Церковь стала молиться за меня. Никто ж не знает, что сделает этот полковник. Стали молиться: «Господи, огради, вразуми его, Господи, и дай ей пару!» И Господь проговорил: «не наступит Новый год, как она получит опору в жизни». Это было дословно. Не: она выйдет замуж, а: «она получит опору в жизни», — было сказано. И когда в октябре ко мне посватался лидер молодежи баптистской церкви, я решила: «это оно, то».
Но пастор сказал:
— Ты крещеная Духом Святым, ты будешь томиться у них в церкви. Ты должна перейти к мужу. — И вот, что-то мне мешает. Я ему сказала:
— Это вы просто препятствуете мне. Не хотите, чтобы я уходила в другую церковь. — Я была очень активна в церкви. Может даже, гиперактивна. Поэтому, все:
— Мне Бог сказал!
— Тебе, — говорит, — Бог сказал лично?
— Да. — Я так это…
— И ты уверена, что именно об этом человеке идет речь?

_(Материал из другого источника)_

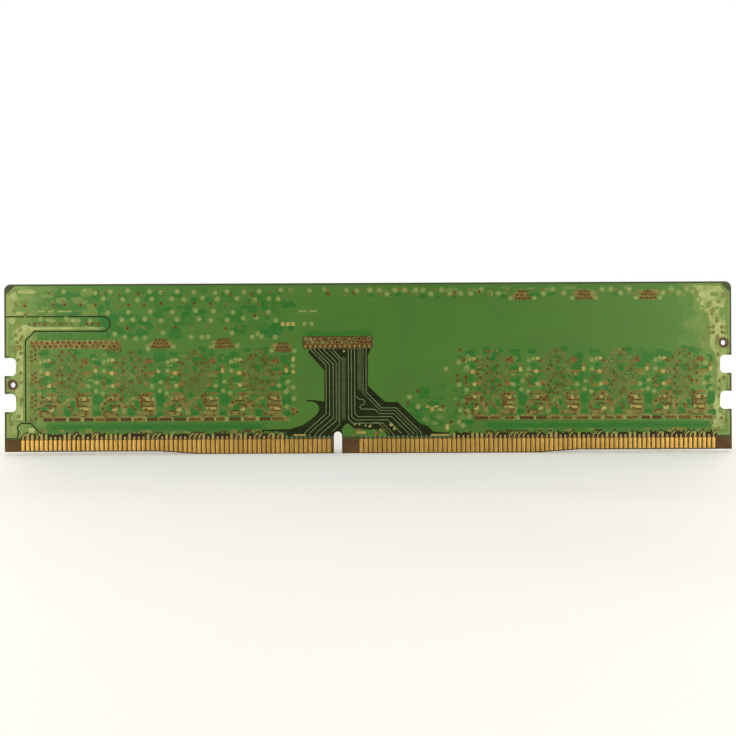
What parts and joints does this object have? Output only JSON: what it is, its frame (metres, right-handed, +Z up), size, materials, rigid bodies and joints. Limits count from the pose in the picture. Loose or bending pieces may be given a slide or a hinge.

— Да. — Ну, а что, молодой, красивый, высокий. Все сестрички на него заглядываются, а он сватается ко мне. Конечно, мне Бог сказал.
— Послушай свое сердце.
Я подумала: «а если оно молчит. Есть ли оно вообще, это сердце. А тут потерять такую партию. Они его уважают в церкви, у баптистов, значит, и меня будут уважать». Ну, гордость, гордость, моя гордыня.